──────── Data for this task

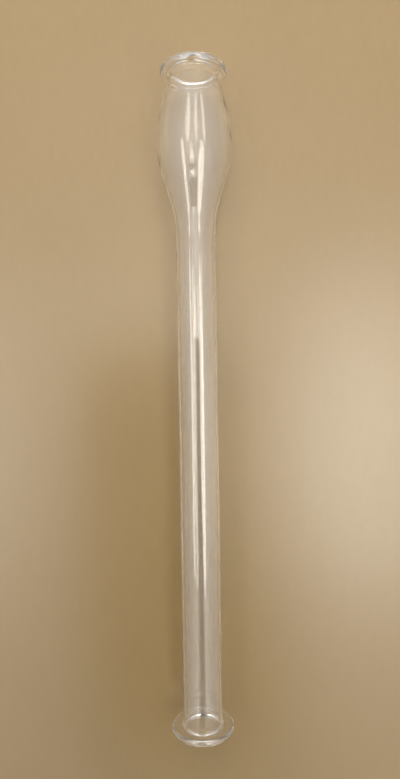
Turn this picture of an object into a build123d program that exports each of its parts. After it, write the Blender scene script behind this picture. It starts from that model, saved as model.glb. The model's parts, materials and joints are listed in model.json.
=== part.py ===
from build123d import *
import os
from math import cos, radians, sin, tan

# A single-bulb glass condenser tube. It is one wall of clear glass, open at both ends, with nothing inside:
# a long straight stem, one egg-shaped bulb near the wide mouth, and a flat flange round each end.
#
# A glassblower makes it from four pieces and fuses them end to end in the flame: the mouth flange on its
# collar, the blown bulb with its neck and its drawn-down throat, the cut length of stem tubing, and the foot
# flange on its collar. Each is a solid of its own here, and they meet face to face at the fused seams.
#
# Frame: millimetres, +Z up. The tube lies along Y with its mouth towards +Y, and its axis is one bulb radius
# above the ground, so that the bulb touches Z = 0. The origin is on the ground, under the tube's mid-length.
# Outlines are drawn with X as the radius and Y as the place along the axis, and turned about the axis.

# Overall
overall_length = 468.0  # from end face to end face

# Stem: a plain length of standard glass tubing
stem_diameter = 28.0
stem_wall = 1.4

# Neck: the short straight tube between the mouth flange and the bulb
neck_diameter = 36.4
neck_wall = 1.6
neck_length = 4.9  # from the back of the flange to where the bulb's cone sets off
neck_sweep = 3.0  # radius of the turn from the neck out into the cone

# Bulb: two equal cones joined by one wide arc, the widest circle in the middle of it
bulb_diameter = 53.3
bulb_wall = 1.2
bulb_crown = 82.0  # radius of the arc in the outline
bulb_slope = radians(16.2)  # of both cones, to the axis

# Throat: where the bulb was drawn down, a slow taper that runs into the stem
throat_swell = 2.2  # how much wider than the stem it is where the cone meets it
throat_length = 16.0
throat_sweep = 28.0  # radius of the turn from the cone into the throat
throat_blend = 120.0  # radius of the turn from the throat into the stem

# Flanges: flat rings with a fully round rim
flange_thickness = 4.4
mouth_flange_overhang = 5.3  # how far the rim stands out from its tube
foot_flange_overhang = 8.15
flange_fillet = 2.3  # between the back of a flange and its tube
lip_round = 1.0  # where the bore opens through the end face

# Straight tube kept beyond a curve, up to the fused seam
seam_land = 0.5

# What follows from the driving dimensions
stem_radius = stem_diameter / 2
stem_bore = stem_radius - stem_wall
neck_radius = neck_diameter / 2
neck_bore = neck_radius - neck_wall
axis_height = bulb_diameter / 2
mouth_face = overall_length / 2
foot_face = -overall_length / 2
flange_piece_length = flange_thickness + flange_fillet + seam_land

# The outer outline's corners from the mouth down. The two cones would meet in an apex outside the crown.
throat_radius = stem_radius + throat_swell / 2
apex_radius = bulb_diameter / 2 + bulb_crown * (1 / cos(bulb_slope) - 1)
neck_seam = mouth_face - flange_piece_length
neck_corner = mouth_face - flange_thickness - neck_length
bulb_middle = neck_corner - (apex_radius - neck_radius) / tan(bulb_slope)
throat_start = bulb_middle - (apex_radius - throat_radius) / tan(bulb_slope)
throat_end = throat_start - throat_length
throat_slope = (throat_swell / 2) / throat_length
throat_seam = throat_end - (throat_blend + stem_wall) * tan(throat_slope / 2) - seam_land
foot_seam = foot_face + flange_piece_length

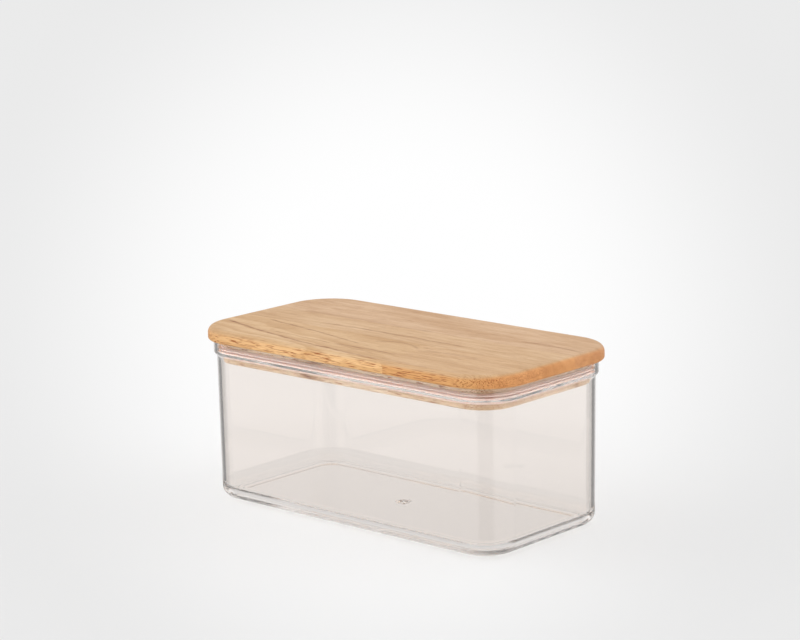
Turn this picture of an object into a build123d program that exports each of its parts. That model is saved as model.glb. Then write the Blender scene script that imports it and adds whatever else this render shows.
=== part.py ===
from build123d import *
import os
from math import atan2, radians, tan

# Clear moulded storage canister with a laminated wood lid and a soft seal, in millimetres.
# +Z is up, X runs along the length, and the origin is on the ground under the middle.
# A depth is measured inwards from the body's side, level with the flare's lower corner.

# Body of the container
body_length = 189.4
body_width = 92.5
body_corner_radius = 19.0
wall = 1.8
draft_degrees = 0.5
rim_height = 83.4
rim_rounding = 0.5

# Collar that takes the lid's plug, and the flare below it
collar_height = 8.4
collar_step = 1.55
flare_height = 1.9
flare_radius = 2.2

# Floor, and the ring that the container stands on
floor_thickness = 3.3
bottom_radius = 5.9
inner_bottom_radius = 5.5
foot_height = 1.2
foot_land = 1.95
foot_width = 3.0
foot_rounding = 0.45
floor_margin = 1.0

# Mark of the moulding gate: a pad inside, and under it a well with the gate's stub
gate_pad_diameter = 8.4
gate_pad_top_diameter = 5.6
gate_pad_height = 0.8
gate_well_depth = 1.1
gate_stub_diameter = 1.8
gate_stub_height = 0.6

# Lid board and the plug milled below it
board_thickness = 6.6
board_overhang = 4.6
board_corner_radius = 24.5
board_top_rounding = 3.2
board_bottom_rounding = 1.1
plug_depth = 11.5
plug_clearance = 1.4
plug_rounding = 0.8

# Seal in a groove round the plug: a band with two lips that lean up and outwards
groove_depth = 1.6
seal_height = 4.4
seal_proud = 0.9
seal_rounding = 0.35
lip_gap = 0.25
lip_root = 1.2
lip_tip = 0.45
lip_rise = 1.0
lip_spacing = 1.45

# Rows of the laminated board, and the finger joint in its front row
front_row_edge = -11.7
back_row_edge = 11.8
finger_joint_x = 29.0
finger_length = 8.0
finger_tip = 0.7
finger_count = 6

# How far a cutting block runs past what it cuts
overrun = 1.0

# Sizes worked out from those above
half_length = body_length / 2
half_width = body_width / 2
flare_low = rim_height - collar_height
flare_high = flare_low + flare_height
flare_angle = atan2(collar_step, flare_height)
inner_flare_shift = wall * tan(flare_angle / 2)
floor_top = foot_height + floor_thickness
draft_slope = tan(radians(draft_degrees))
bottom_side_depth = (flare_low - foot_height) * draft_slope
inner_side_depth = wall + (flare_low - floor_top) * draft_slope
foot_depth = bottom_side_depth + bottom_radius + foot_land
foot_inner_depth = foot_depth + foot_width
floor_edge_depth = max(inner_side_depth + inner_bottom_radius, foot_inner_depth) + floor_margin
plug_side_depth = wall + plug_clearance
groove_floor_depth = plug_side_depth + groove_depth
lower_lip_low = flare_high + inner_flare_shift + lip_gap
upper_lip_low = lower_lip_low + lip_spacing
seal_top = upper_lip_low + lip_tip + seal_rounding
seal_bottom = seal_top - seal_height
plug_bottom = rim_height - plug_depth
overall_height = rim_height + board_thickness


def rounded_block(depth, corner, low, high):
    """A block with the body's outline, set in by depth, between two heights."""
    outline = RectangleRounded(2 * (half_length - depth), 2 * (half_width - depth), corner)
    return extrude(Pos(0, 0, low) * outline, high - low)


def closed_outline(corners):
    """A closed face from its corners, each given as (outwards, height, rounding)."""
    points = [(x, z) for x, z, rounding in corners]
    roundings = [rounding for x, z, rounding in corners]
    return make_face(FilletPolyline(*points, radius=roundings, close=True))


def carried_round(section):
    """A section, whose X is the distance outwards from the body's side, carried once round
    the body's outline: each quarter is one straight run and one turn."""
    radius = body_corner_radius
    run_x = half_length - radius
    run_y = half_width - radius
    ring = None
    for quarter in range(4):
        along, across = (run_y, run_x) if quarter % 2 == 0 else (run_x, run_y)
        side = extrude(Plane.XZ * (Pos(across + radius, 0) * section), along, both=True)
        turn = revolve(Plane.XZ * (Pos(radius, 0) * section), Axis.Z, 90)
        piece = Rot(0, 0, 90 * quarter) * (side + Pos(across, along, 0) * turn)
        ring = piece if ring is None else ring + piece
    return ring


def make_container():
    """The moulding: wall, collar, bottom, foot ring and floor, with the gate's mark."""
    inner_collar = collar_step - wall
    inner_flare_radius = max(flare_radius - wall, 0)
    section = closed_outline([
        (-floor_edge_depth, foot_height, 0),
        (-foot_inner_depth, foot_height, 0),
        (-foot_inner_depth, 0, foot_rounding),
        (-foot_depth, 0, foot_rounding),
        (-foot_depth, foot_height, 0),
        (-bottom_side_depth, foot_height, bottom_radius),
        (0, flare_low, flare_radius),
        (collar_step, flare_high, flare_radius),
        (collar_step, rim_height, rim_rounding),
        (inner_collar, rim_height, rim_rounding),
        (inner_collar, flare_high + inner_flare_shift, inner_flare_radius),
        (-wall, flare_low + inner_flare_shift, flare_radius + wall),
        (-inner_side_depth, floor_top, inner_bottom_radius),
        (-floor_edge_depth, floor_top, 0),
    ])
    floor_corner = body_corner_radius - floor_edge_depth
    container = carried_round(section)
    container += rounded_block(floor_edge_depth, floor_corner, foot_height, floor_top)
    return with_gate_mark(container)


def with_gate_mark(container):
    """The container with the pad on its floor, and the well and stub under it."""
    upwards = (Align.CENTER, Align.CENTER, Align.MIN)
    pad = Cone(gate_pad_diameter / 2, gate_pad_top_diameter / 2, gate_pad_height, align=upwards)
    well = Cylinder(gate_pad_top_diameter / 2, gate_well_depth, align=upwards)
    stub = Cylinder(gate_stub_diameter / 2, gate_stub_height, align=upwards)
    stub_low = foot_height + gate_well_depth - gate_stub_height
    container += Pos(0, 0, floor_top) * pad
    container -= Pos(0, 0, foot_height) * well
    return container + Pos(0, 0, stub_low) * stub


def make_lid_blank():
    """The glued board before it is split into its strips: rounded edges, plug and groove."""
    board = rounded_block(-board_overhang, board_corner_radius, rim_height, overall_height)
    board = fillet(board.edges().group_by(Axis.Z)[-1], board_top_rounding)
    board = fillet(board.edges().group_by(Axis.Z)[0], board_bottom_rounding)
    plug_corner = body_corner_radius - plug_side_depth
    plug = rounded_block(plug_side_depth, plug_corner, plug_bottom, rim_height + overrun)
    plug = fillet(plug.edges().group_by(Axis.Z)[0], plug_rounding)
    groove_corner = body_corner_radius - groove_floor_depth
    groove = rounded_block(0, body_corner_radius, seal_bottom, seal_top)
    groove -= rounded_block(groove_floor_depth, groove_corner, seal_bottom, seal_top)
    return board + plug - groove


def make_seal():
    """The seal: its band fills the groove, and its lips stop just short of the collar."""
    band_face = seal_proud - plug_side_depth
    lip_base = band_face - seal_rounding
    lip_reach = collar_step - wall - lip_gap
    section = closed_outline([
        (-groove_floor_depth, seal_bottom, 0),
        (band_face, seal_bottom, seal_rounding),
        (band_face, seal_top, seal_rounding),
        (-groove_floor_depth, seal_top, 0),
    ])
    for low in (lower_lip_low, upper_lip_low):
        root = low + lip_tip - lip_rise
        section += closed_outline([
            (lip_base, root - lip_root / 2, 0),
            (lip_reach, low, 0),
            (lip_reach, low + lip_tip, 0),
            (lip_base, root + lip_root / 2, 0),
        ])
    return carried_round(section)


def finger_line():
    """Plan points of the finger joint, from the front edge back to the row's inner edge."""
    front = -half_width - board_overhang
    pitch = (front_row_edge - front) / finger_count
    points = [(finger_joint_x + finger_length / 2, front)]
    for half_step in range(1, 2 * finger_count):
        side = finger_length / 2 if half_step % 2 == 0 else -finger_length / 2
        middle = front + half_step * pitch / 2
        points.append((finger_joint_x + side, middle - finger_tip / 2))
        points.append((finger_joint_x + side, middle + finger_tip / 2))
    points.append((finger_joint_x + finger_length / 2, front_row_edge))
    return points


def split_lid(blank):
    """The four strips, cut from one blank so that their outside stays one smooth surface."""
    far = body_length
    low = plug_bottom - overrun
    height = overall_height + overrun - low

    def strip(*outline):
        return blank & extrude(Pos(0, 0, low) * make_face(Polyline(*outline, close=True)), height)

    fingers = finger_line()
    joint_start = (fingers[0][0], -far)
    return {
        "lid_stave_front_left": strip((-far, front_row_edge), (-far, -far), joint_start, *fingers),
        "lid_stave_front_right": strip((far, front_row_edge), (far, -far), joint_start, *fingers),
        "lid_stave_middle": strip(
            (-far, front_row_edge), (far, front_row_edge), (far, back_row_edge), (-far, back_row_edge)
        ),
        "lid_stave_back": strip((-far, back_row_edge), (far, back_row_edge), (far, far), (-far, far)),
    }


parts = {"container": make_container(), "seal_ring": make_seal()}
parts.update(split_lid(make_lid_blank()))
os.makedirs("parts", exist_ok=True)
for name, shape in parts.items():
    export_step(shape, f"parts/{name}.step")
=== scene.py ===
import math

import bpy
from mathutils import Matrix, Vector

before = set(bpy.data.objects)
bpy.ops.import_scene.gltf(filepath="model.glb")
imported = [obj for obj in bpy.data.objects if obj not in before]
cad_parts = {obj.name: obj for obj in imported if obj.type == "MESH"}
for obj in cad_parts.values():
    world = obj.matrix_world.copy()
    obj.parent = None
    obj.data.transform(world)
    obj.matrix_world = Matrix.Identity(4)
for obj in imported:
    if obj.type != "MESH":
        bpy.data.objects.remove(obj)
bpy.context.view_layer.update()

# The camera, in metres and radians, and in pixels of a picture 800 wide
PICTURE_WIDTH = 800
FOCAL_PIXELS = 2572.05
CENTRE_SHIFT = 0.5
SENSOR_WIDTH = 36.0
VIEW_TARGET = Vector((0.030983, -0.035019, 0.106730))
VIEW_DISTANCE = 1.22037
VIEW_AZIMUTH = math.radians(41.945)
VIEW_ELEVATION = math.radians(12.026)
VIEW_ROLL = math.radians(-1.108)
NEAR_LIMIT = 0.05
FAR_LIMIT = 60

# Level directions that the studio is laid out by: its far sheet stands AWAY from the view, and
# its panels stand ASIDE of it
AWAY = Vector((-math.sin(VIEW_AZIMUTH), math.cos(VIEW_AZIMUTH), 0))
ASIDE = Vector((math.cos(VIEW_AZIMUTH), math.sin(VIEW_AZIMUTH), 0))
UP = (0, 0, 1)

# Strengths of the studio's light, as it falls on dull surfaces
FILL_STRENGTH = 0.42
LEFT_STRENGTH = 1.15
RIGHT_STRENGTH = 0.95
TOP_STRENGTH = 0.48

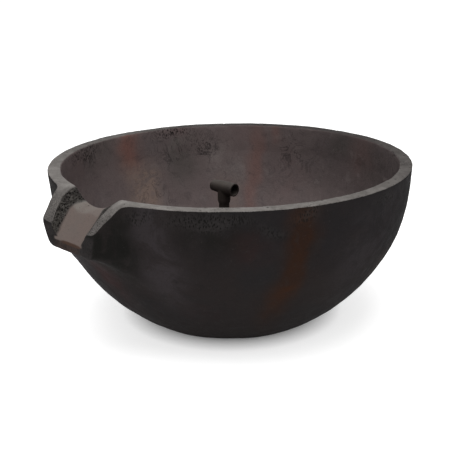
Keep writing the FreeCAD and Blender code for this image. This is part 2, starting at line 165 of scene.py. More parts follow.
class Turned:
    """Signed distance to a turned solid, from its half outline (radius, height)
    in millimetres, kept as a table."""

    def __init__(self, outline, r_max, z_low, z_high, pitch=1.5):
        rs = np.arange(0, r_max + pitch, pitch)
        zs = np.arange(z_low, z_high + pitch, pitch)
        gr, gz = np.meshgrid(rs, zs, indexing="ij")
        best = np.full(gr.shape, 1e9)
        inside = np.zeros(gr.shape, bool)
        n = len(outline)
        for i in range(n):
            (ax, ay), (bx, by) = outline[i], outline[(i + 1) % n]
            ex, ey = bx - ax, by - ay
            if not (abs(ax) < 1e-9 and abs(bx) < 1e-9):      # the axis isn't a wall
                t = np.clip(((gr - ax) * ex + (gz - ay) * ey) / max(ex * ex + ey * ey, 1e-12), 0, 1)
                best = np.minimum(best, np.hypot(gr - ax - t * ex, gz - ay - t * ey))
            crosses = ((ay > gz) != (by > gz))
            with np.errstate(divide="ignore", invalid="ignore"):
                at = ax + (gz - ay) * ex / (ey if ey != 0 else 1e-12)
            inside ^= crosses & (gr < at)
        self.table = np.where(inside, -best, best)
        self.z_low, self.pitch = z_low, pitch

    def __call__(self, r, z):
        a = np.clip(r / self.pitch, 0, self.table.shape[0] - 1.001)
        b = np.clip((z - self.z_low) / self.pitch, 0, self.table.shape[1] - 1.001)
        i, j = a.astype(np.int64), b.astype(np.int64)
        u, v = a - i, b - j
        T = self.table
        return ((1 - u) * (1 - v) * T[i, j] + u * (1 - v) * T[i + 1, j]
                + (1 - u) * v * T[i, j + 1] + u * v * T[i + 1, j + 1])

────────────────

§ Exercise: Reproduce verbatim only the segment of the listing bounded by the line containing "fingers = finger_line()" and the line containing "TOP_STRENGTH = 0.48", with both boundary lines included.

§ Solution for this exercise:
    fingers = finger_line()
    joint_start = (fingers[0][0], -far)
    return {
        "lid_stave_front_left": strip((-far, front_row_edge), (-far, -far), joint_start, *fingers),
        "lid_stave_front_right": strip((far, front_row_edge), (far, -far), joint_start, *fingers),
        "lid_stave_middle": strip(
            (-far, front_row_edge), (far, front_row_edge), (far, back_row_edge), (-far, back_row_edge)
        ),
        "lid_stave_back": strip((-far, back_row_edge), (far, back_row_edge), (far, far), (-far, far)),
    }


parts = {"container": make_container(), "seal_ring": make_seal()}
parts.update(split_lid(make_lid_blank()))
os.makedirs("parts", exist_ok=True)
for name, shape in parts.items():
    export_step(shape, f"parts/{name}.step")
=== scene.py ===
import math

import bpy
from mathutils import Matrix, Vector

before = set(bpy.data.objects)
bpy.ops.import_scene.gltf(filepath="model.glb")
imported = [obj for obj in bpy.data.objects if obj not in before]
cad_parts = {obj.name: obj for obj in imported if obj.type == "MESH"}
for obj in cad_parts.values():
    world = obj.matrix_world.copy()
    obj.parent = None
    obj.data.transform(world)
    obj.matrix_world = Matrix.Identity(4)
for obj in imported:
    if obj.type != "MESH":
        bpy.data.objects.remove(obj)
bpy.context.view_layer.update()

# The camera, in metres and radians, and in pixels of a picture 800 wide
PICTURE_WIDTH = 800
FOCAL_PIXELS = 2572.05
CENTRE_SHIFT = 0.5
SENSOR_WIDTH = 36.0
VIEW_TARGET = Vector((0.030983, -0.035019, 0.106730))
VIEW_DISTANCE = 1.22037
VIEW_AZIMUTH = math.radians(41.945)
VIEW_ELEVATION = math.radians(12.026)
VIEW_ROLL = math.radians(-1.108)
NEAR_LIMIT = 0.05
FAR_LIMIT = 60

# Level directions that the studio is laid out by: its far sheet stands AWAY from the view, and
# its panels stand ASIDE of it
AWAY = Vector((-math.sin(VIEW_AZIMUTH), math.cos(VIEW_AZIMUTH), 0))
ASIDE = Vector((math.cos(VIEW_AZIMUTH), math.sin(VIEW_AZIMUTH), 0))
UP = (0, 0, 1)

# Strengths of the studio's light, as it falls on dull surfaces
FILL_STRENGTH = 0.42
LEFT_STRENGTH = 1.15
RIGHT_STRENGTH = 0.95
TOP_STRENGTH = 0.48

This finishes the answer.